The class consisted of about 50 people with an equal mix of men and women. It was taught by a professor that many consider to be the premier teacher at Harvard on the topic of ethics. He prefaced the discussion with directions to “keep the story in context” and evaluate all of the factors that come into play: the doctor’s personal integrity, his professional ethics, the common morality. He remarked that often there is a conflict between what he termed “right vs. right.” As he opened the class to discussion, many hands went in to the air.
I was stunned by the responses that followed, the essences of which were “HOW DARE the physican treat that baby!”
Voice after shrill voice (particularly the women) said things like:
- Did Dr. Chin NOT consider the feelings of the parents?
- He violated the Dr. /patient relationship by going against the parent’s wishes to have the baby aborted.
- He violated professional ethics.
- Was HE going to pay the bills? Was HE planning to raise the baby?
- The hospital is liable for not controlling their doctors. The parents should sue the hospital for what he did.
- No doctor should be allowed to have a conscience clause to anything. If you are a professional, you will perform ALL procedures. “If you can’t do it, then get out of the profession.”
Each time the Professor would commend them for their response and list their comments on the board. I was not called upon, but there were three different people during the hour-long discussion that brought up the needs of the baby and made my points. Each time the Professor would just politely listen and then call on the next person. He never wrote their response on the board—just moved on without giving comment. One woman in particular (an international student who is also an attorney and a judge) deftly and professionally articulated the points for the baby’s life being saved. The professor challenged her by saying: “The only thing that matters here is: Who are the decision makers?” Then he mockingly replied: “Can the fetus make a decision?”
I sat there with my heart in my throat, stunned into silence. The professor had effectively silenced anyone who opposed his clearly established (although never stated) viewpoint. Could it be true that there were only four people in that room that recognized that a human being, a BABY, had been born and was laying there on a table, and should be helped? I have worked in the pro-life/pro-family world for many years and I’ve heard all the voices that try to rationalize abortion and even partial birth abortion—but, as horrific and demented as that position is, I had never heard anyone openly make the case that it is OK to end the life of a already born, living, breathing baby.
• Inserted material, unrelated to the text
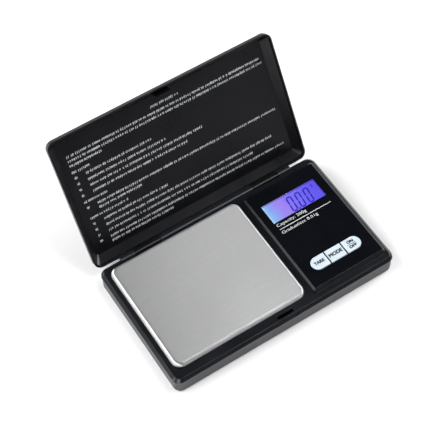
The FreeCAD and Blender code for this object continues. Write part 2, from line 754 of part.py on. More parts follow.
def build_carrier():
    body = new_body("platform_carrier")
    left = d.plate_left + d.carrier_in
    right = d.plate_right - d.carrier_in
    low = d.plate_low + d.carrier_in
    high = d.plate_high - d.carrier_in
    sketch = draw_on(body, "XY_Plane", d.carrier_low)
    rounded(sketch, left, low, right, high, d.plate_round - d.carrier_in)
    pad(body, sketch, d.carrier_t)
    sketch = draw_on(body, "XY_Plane", d.post_low)
    rectangle(sketch, d.cell_right - 12, d.cell_mid - 5.4, d.cell_right, d.cell_mid + 5.4)
    pad(body, sketch, d.carrier_low - d.post_low + 0.2)

    # Shallow fields between the stiffening ribs on the upper side.
    sketch = draw_on(body, "XY_Plane", d.carrier_low + d.carrier_t)
    step_x = (d.cell_right - 16 - left) / 3
    for column in range(3):
        x = left + step_x * column
        for near, far in ((low + 1.5, d.cell_mid - 15), (d.cell_mid + 15, high - 1.5)):
            rectangle(sketch, x + 13.5 - 12 * column / 2, near, x + step_x - 1.5 * (2 - column) / 2,
                      far)
    pocket(body, sketch, 0.5)

    # Screw holes with counterbores over the free end of the load cell.
    sketch = draw_on(body, "XY_Plane", d.carrier_low + d.carrier_t)
    for shift in (3, 9):
        disc(sketch, d.cell_right - shift, d.cell_mid, 1.3)
    pocket(body, sketch, d.carrier_low + d.carrier_t - d.post_low + 0.2)
    sketch = draw_on(body, "XY_Plane", d.carrier_low + d.carrier_t)
    for shift in (3, 9):
        disc(sketch, d.cell_right - shift, d.cell_mid, 2.6)
    pocket(body, sketch, 2.2)
    return body


def build_load_cell():
    body = new_body("load_cell")
    middle = (d.cell_low + d.cell_top) / 2
    centre = (d.cell_left + d.cell_right) / 2
    sketch = draw_on(body, "XY_Plane", d.cell_low)
    rectangle(sketch, d.cell_left, d.cell_mid - d.cell_half, d.cell_right, d.cell_mid + d.cell_half)
    pad(body, sketch, d.cell_top - d.cell_low)
    for shift in (-5, 5):
        sketch = draw_on(body, "XZ_Plane", d.cell_half + 1 - d.cell_mid)
        disc(sketch, centre + shift, middle, 1.9)
        pocket(body, sketch, d.cell_half * 2 + 2)
    sketch = draw_on(body, "XZ_Plane", d.cell_half + 1 - d.cell_mid)
    rectangle(sketch, centre - 4, middle - 0.6, centre + 4, middle + 0.6)
    pocket(body, sketch, d.cell_half * 2 + 2)
    sketch = draw_on(body, "XY_Plane", d.cell_low)
    for shift in (3, 9):
        disc(sketch, d.cell_left + shift, d.cell_mid, 1.27)
    pocket(body, sketch, 4.8, flip=True)
    sketch = draw_on(body, "XY_Plane", d.cell_top)
    for shift in (3, 9):
        disc(sketch, d.cell_right - shift, d.cell_mid, 1.5)
    pocket(body, sketch, d.cell_top - d.cell_low)
    return body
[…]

I thought that promotion of infanticide was reserved for only the sicko few. (Like ethicist Peter Singer of Princeton University who advocates for allowing parents to kill their babies up until the baby reaches 28 days old.) I NEVER anticipated seeing virtually an entire classroom full of people—women mind you!—who could be so callous, so cold-hearted, so soul-less as to have looked at that situation and with barely concealed rage castigate a physician who saved a baby’s life. It was very clear—the baby mattered not at all.
Have we really moved that far past the pagan cultures who sacrificed their children?